I have been trying to cut down on food waste. I saved my chicken bones for several years in order to make stock but I have learned to save my vegetable peelings too - the onion and garlic paper peels, root ends, veggie peelings, etc. and throw them into a ziplock freezer bag instead of my compost bucket.

Now that I have an Instapot (LOVE that thing) once I have sufficient freezer bags of bones and veggie scraps to fill an Instapot at least halfway, I top it all with water, add herbs and spices, and put the Instapot on the Soup Settings for a few hours. I may add meat bones obtained from my local supermarket (roast them first) or even seafood scraps such as fish heads and crab/shrimp shells.

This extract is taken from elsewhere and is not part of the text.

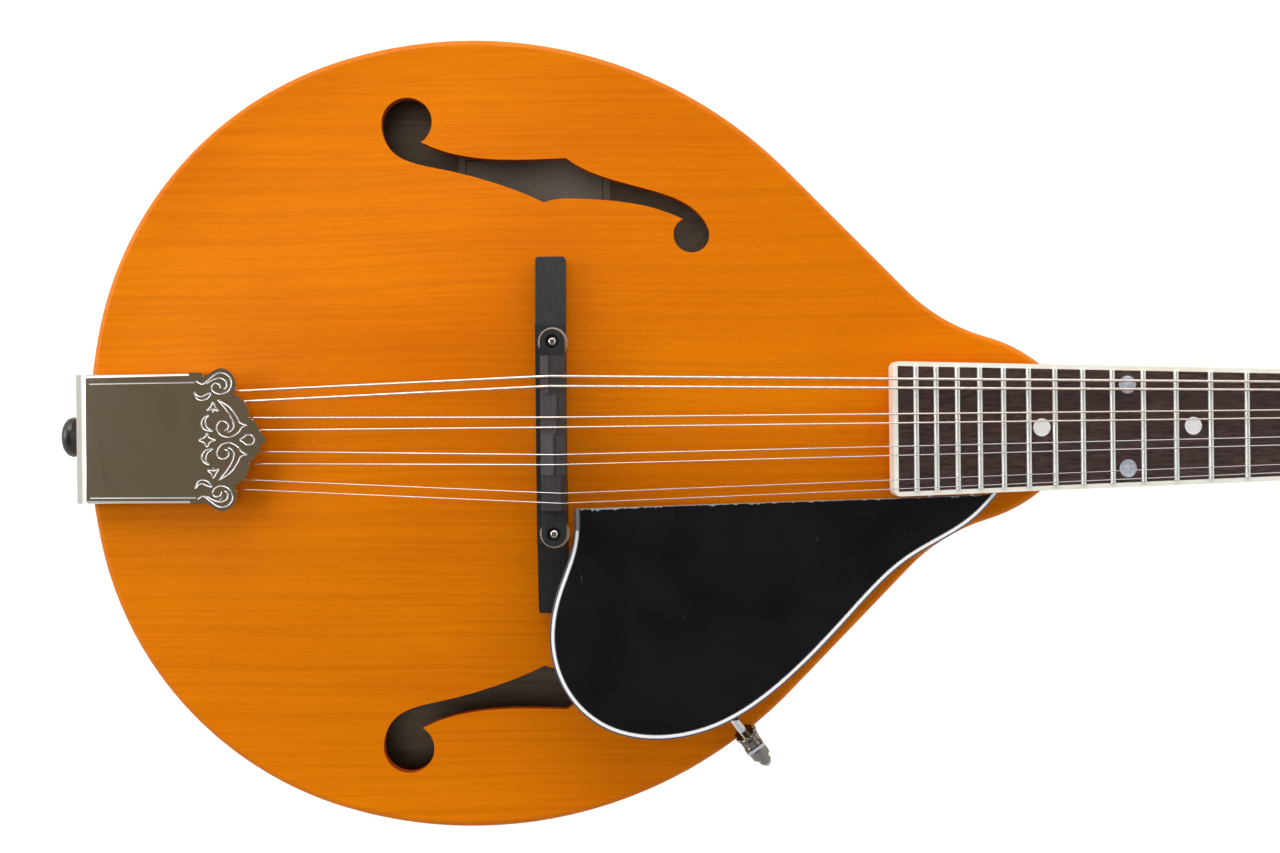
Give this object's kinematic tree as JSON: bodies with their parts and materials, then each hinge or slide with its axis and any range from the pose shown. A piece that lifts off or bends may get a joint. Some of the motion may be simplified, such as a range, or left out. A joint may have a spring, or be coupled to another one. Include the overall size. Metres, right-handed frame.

I used to buy stock (chicken, beef, veggie, seafood) in the supermarket. In the past two years I have watched the quart-sized stock pack prices creep from 99 cents, to $1.99, $2.99, $3.99 and, last week, $4.99. I have run the numbers and I think I am only saving about 20 cents or so a quart by making my own but the taste is orders of magnitude better than store-bought, and I know everything that is in my stock - no weird chemicals or fillers.

The coolest thing that I have learned about stock is that I can reclaim mummified refrigerator leftovers (as long as they are free of mold or contaminants), by simmering them back to tenderness in my home-made stock. I puree the results with a blender or food processor and then add water (if needed) and add other stuff such as pasta or veggies in order to make a great soup.